In 2005 there were 18,000 cases of TB in Côte d’Ivoire, rising to 21,000 in 2006, the last time data was available. “The situation is very worrying,” Kouakou said.
TB is a contagious disease spread through the air. One third of the world’s population is believed by the WHO to be infected, but the disease lies dormant in most people until their immune system is weakened.
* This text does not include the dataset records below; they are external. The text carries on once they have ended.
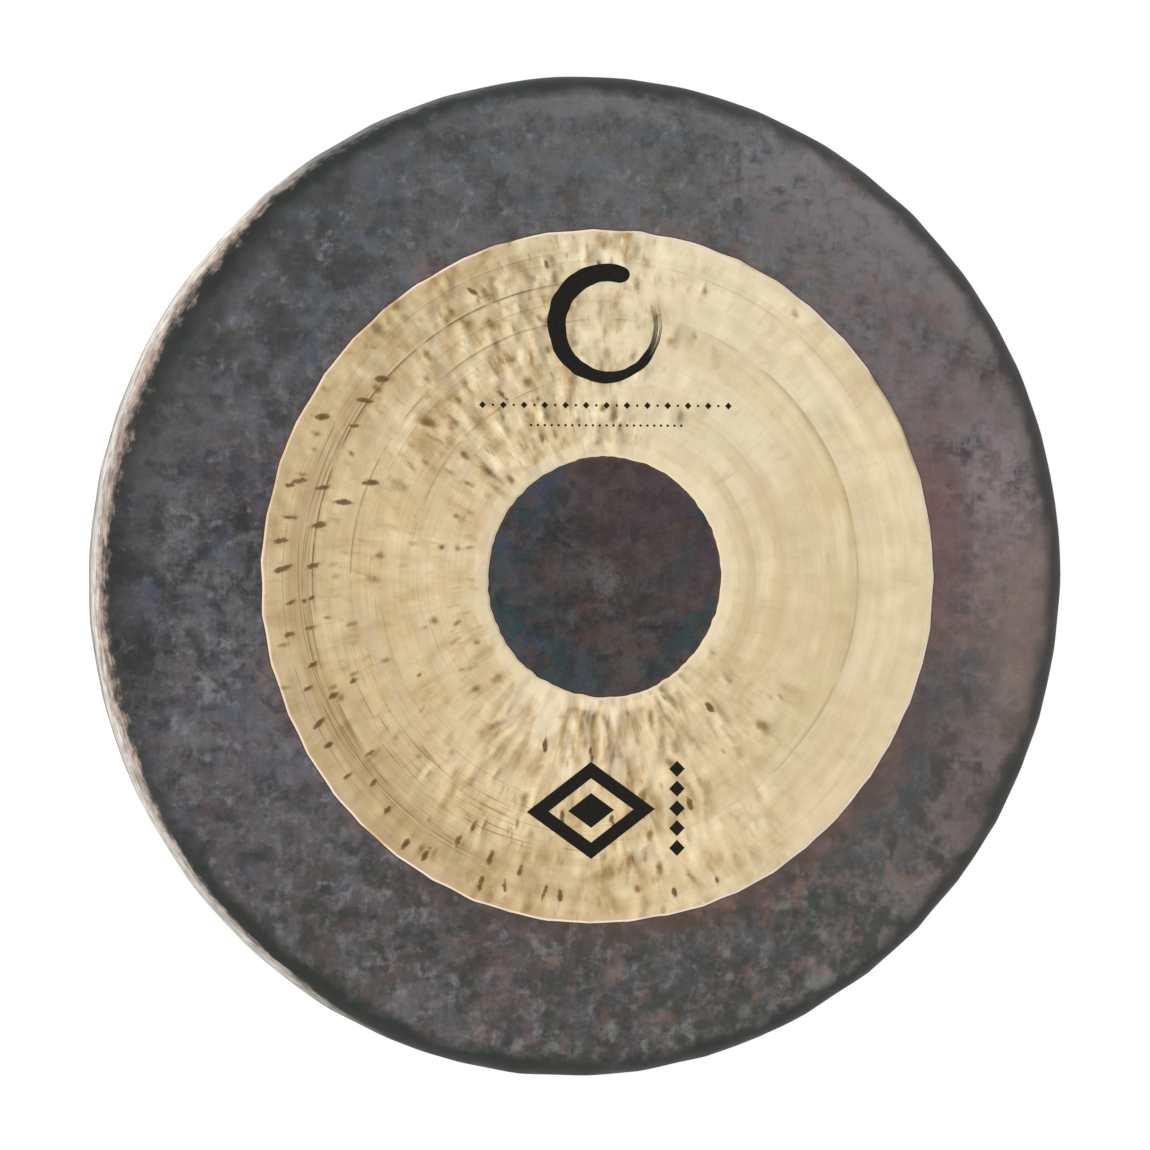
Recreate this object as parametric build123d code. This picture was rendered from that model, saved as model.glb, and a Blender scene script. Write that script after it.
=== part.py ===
from build123d import *

import math
import os

# A tam-tam (chau gong): one bronze plate, hammered flat, with its edge turned back into a
# shallow rim. Black forge scale is left on the centre spot, the outer zone and the rim, on
# both sides; between them the lathe has cut a bright band, which carries a few printed marks.
#
# Frame: millimetres, +Z up as the gong hangs, the face towards -Y, the rim turned back
# towards +Y. The origin is on the gong's axis, half way between the face and the rim's edge.

# Gong body
OUTER_RADIUS = 430.0
RIM_DEPTH = 77.0
SHOULDER_RADIUS = 26.0
RIM_LEAN = math.radians(3.6)
FACE_SLOPE = math.radians(1.3)
PLATE_THICKNESS = 1.8
SCALE_THICKNESS = 0.2

# Lathed band
CENTRE_RADIUS = 102.5
BAND_RADIUS = 296.0

# Suspension holes, drilled square through the top of the rim
HOLE_RADIUS = 4.5
HOLE_ANGLE = math.radians(16.0)
HOLE_TO_EDGE = 28.0

# Printed marks: centres are (X, Z) on the band
INK_THICKNESS = 0.1
RING_CENTRE = (5.0, 217.0)
RING_RADIUS = 52.0
RING_HOLE_RADIUS = 38.0
RING_HOLE_SHIFT = (3.5, -2.5)
RING_GAP_DIRECTION = 52.0
RING_GAP_WIDTH = 15.0
UPPER_RULE_CENTRE = (6.0, 147.5)
UPPER_RULE_LENGTH = 216.0
UPPER_RULE_COUNT = 25
LOWER_RULE_CENTRE = (6.0, 130.5)
LOWER_RULE_LENGTH = 132.0
LOWER_RULE_COUNT = 23
RULE_DIAMOND = 6.0
RULE_DOT_RADIUS = 1.1
LOZENGE_CENTRE = (-7.5, -197.5)
LOZENGE_SIZE = (113.0, 83.0)
LOZENGE_HOLE_SHARE = 0.66
LOZENGE_CORE_SHARE = 0.36
COLUMN_CENTRE = (68.5, -197.5)
COLUMN_LENGTH = 68.0
COLUMN_COUNT = 5
COLUMN_DIAMOND = 14.0

FRONT_Y = -RIM_DEPTH / 2
EDGE_Y = RIM_DEPTH / 2
BAND_Y = FRONT_Y + SCALE_THICKNESS
BACK_OF_PLATE = SCALE_THICKNESS + PLATE_THICKNESS
WALL = BACK_OF_PLATE + SCALE_THICKNESS
ARC_CENTRE_R = OUTER_RADIUS - SHOULDER_RADIUS
ARC_CENTRE_Y = (
    FRONT_Y
    + SHOULDER_RADIUS * math.cos(FACE_SLOPE)
    + (ARC_CENTRE_R + SHOULDER_RADIUS * math.sin(FACE_SLOPE) - BAND_RADIUS) * math.tan(FACE_SLOPE)
)


def arc_point(depth, angle):
    """(r, y) on the shoulder, depth under the outside, angle from the radial direction."""
    radius = SHOULDER_RADIUS - depth
    return (ARC_CENTRE_R + radius * math.cos(angle), ARC_CENTRE_Y + radius * math.sin(angle))


def slope_y(depth, r):
    """y of the sloping outer zone of the face at radius r, depth under its outside."""
    tangent_r, tangent_y = arc_point(depth, FACE_SLOPE - math.pi / 2)
    return tangent_y - (tangent_r - r) * math.tan(FACE_SLOPE)


def flat_end_r(depth):
    """Radius at which the flat middle of the face meets the sloping outer zone."""
    rise = slope_y(depth, BAND_RADIUS) - (FRONT_Y + depth)
    return BAND_RADIUS - rise / math.tan(FACE_SLOPE)


def rim_r(depth, y):
    """Radius of the leaning rim at y, depth under its outside."""
    tangent_r, tangent_y = arc_point(depth, RIM_LEAN)
    return tangent_r - (y - tangent_y) * math.tan(RIM_LEAN)


def outer_run(depth, start_r):
    """Edges from start_r on the outer zone, round the shoulder, to the rim's back edge."""
    start = (start_r, slope_y(depth, start_r))
    face_end = arc_point(depth, FACE_SLOPE - math.pi / 2)
    middle = arc_point(depth, (FACE_SLOPE - math.pi / 2 + RIM_LEAN) / 2)
    rim_start = arc_point(depth, RIM_LEAN)
    rim_end = (rim_r(depth, EDGE_Y), EDGE_Y)
    edges = [
        Line(start, face_end),
        ThreePointArc(face_end, middle, rim_start),
        Line(rim_start, rim_end),
    ]
    return edges, start, rim_end


def revolved(edges):
    return revolve(make_face(edges), Axis.Y)


def layer(depth, next_depth):
    """A layer of the outer zone, shoulder and rim, between two depths under the outside."""
    outside, start, end = outer_run(depth, BAND_RADIUS)
    inside, back_start, back_end = outer_run(next_depth, BAND_RADIUS)
    return revolved(outside + inside + [Line(start, back_start), Line(end, back_end)])


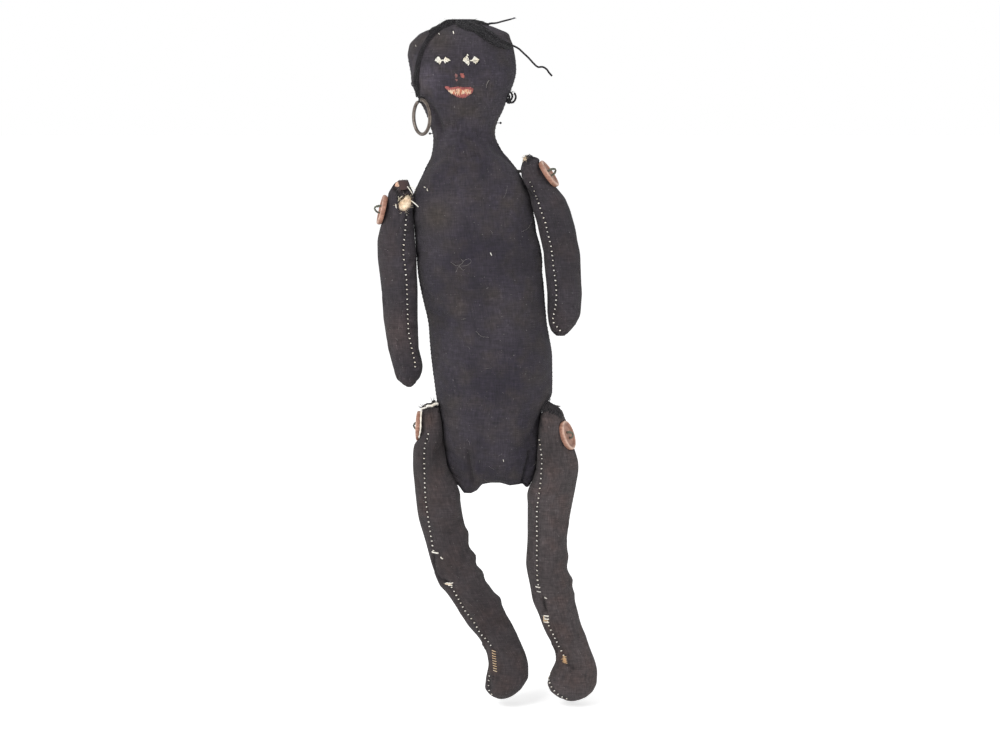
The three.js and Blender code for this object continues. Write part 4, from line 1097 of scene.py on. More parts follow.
def bar(form, start, end, radius, rise=BAR_RISE):
    """A straight thread between two pixels, whose ends go into the cloth."""
    t = np.linspace(0, 1, 9)
    lifts = rise * (1 - (2 * t - 1) ** 6) - radius * (2 * t - 1) ** 6 * 1.6
    places = [form.at(start[0] + (end[0] - start[0]) * s, start[1] + (end[1] - start[1]) * s, lift)[0]
              for s, lift in zip(t, lifts)]
    return point_array(places), radius


def bars(form, rows):
    """Straight threads. A row has the two pixels, the radius and, where it differs, the rise."""
    return [bar(form, start, end, *[size * MM for size in sizes]) for start, end, *sizes in rows]


def ladder(form, count, start, start_step, end, end_step, radius):
    """Straight threads side by side, from one row of pixels to another."""
    ends = [[(x + k * step_x, y + k * step_y) for k in range(count)]
            for (x, y), (step_x, step_y) in ((start, start_step), (end, end_step))]
    return [bar(form, low, high, radius * MM) for low, high in zip(*ends)]


def fibre(form, place, normal, length, radius, rng, curl=1.5, lift=0.15 * MM, stand=0.0):
    """A loose fibre that starts at a place, curls over the surface and may stand off it."""
    normal = Vector(normal).normalized()
    side = normal.orthogonal().normalized()
    other = normal.cross(side)
    heading = rng.uniform(0, FULL_TURN)
    bend = rng.uniform(-curl, curl)
    count = 9
    at = Vector(place)
    points = []
    for k in range(count):
        share = k / (count - 1)
        points.append(at + normal * (lift + stand * share))
        heading += bend / count + rng.uniform(-0.15, 0.15)
        at = at + (side * math.cos(heading) + other * math.sin(heading)) * (length / count)
    if stand == 0.0:
        points = [form.near(p, lift)[0] for p in points]
    return point_array(points), np.linspace(radius, radius * 0.6, count)


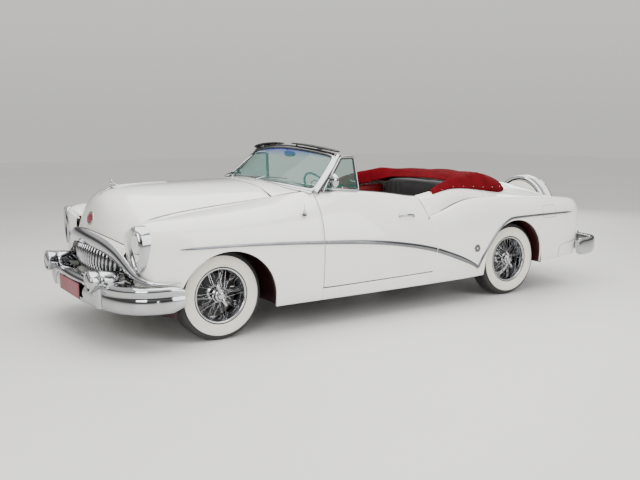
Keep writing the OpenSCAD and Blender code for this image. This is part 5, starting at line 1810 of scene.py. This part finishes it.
class Cabin:
    """Floor, dash, wheel, seats and the folded top's cover."""

    def build(self) -> None:
        """Makes the inside."""
        self.floor()
        self.dash()
        self.wheel()
        self.seats()
        self.cover()

    def floor(self) -> None:
        """Carpet over the floor and the tunnel's hump, trimmed side walls and the toe board."""
        x = np.linspace(-0.46, 1.13, 40)
        y = np.linspace(-0.80, 0.80, 61)
        hump = 0.045 * np.exp(-(y / 0.11) ** 2)
        toe = np.clip((x - 0.96) / 0.17, 0, 1) * 0.16
        grid = np.stack([np.broadcast_to(x[:, None], (40, 61)), np.broadcast_to(y, (40, 61)),
                         0.318 + hump[None] + toe[:, None]], -1)
        piece("cabin_carpet", surface(grid), [CARPET], wall=0.002)
        pedals = joined([block((0.985, 0.20, 0.44), (1.000, 0.29, 0.52)), block((0.985, 0.33, 0.40), (1.0, 0.43, 0.48)),
                         rod((1.0, 0.245, 0.47), (1.10, 0.245, 0.56), 0.007),
                         rod((1.0, 0.38, 0.44), (1.10, 0.38, 0.54), 0.007),
                         block((0.96, 0.13, 0.36), (0.985, 0.17, 0.50))])
        piece("pedals", pedals, [RUBBER], bevel=0.004)
        side = np.linspace(-0.98, -0.20, 24)
        z = np.linspace(0.33, 1.00, 14)
        gx, gz = np.meshgrid(side, z, indexing="ij")
        lid = np.interp(gx, [-0.98, -0.60, -0.43, -0.20], [1.0, 1.0, 0.98, 0.955])
        gz = 0.33 + (gz - 0.33) / 0.67 * (lid - 0.33)
        wall = np.stack([gx, 0.700 + 0.06 * np.clip((gx + 0.45) / 0.25, 0, 1), gz], -1)
        for way, name in SIDES:
            piece(f"rear_side_trim_{name}", surface(wall).sided(way), [RED_LEATHER], wall=0.006,
                  slot="seat_leather")
        v = np.linspace(-0.60, 0.60, 25)
        z = np.linspace(0.33, 1.06, 10)
        grid = np.stack([np.full((25, 10), -0.992), np.broadcast_to(v[:, None], (25, 10)),
                         np.broadcast_to(z, (25, 10))], -1)
        piece("rear_bulkhead_trim", surface(grid), [BLACK_TRIM], wall=0.004)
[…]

The co-infection of HIV and TB is one of the principal causes of the disease’s spread in Côte d’Ivoire, the ministry said. It has calculated that 39 percent of people infected with TB are also infected with HIV. TB and HIV together form a lethal combination, each speeding the other’s progress.
Multidrug resistant TB
Côte d’Ivoire was revealed by a separate WHO survey released on 26 February to have a high level - 9 percent of all cases - of multidrug-resistant (MDR) TB, a hard-to-treat strain of the disease caused by inconsistent or partial treatment, when patients do not take all their medicines regularly for the required period, because doctors and health workers prescribe the wrong treatment regimens, or because the drug supply is unreliable.
MDR-TB is generally treatable but it requires extensive chemotherapy and more expensive drugs over a long duration. High rates of MDR-TB threaten global TB control efforts, according to the WHO.
It is estimated that 1.6 million deaths resulted from TB in 2005. The largest number of new TB cases occurred in Southeast Asia. However, the estimated incidence rate in sub-Saharan Africa is nearly twice that of Southeast Asia, at nearly 350 cases per 100,000 people, the WHO estimates.
Both the highest number of deaths and the highest mortality per capita are in Africa. “The TB epidemic in Africa grew rapidly during the 1990s, but this growth has been slowing each year, and incidence rates now appear to have stabilised or begun to fall,” WHO says.